The state high court denied the request and later ordered the issue of same-sex marriages be put to trial. That, in turn, sparked attempts in the state Legislature to short-circuit a possible ruling in favor of such marriages with a constitutional amendment.
Moves to allow gambling in Hawaii -- the only state other than Utah to forbid all gaming -- and a call for legal prostitution in the Waikiki area died early in the part-time Legislature, allowing the lobby group to focus exclusively on gay marriage.
Hawaii's Future Today moved from citizen rallies and distributing leaflets to a full-blown lobbying campaign early in the year, around the same time LDS Church President Gordon B. Hinckley visited Hawaii in February 1996, welcomed by massive crowds of well-wishers.
On the visit, Hinckley huddled with Honolulu Catholic Bishop Francis X. DiLorenzo, devoting part of their discussions to the same-sex marriage campaign.

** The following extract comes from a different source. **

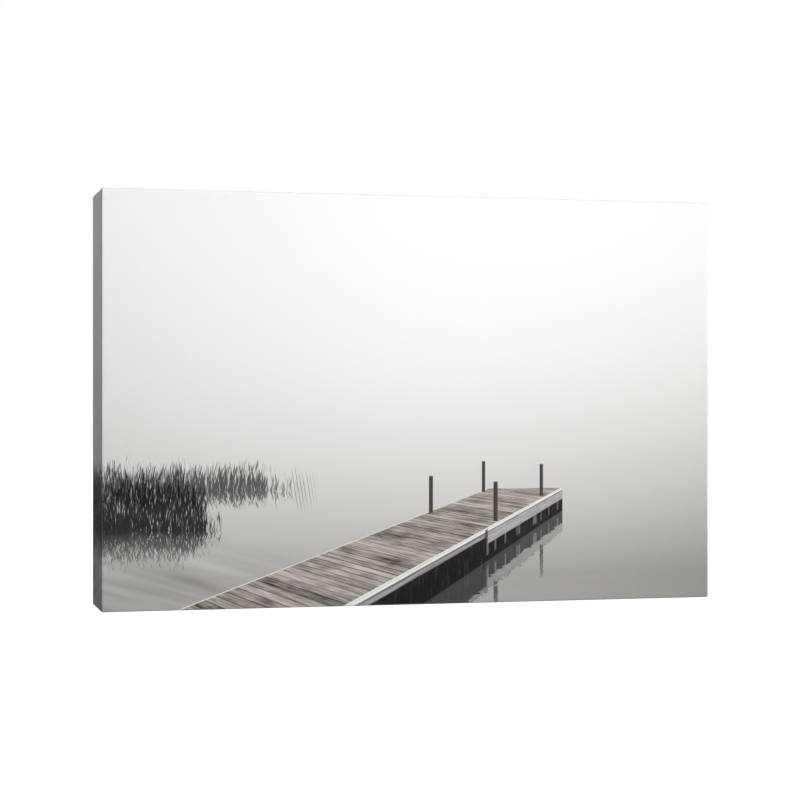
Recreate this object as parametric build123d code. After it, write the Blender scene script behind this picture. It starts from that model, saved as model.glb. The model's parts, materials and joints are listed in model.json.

Efforts by Hawaii's Future Today stepped up a few weeks later, culminating in a TV, radio and newspaper advertising blitz during April and May.
According to reports filed with the Hawaiian Ethics Commission, money for a total of $37,712 in lobbying expenditures by the group since Jan. 1, 1996, has come from small individual donations from Hawaiians.
Twenty-two donations, ranging from $25 to $100 apiece, were made by residents of Laie, a community near the LDS Church-owned Polynesian Cultural Center that is home to more than 5,000 residents, most of whom are directly or indirectly employed by the church.
About $25,000 went to advertising, and surveys indicate the ads had their effect. Roughly 70% of Hawaiians oppose same-sex marriages today, polls indicate, compared with a little more than half of state residents before the advertising campaign began.
Some allege that the $37,712 represents a small portion of what Hawaii's Future Today actually has spent.
William E. Woods, spokesman for the Honolulu-based Gay and Lesbian Education and Advocacy Foundation, called the group's state spending reports ``totally false.'' He claims the Mormon Church has pumped substantially more money than it has reported into backing the state constitutional amendment to make same-gender marriages illegal.
Woods lodged formal charges to that effect with Hawaiian Ethics Commission in late April, but little state action has been taken. The gay activist also alleges that one $1,870 donation to Hawaii's Future Today, listed as coming from Hana Pono Organization, is a front for direct financial aid from one or more LDS wards in Hawaii.
But Shea, the group's treasurer, said the reports are accurate. And group co-chairman Hoag said that in addition to contributions from ``Mormons, Catholics, Protestants, Jews and Buddhists,'' there have been many donations from members of Hawaii's business community, incensed about possible damage to commerce should the state recognize gay wedlock.
The constitutional amendment, which would have enshrined male-female unions as the only legal marriages, remained bottled up in a Senate committee -- until the last night of the Legislature. It then was defeated April 29 by a 15-10 vote on the Senate floor.
Gay activists hailed the vote as a victory, while members of Hawaii's Future Today are vowing to hold the amendment's opponents accountable in state Senate elections this fall.
Meanwhile, all sides expect a protracted court battle, culminating in a revisit of the issue by the Hawaiian Supreme Court.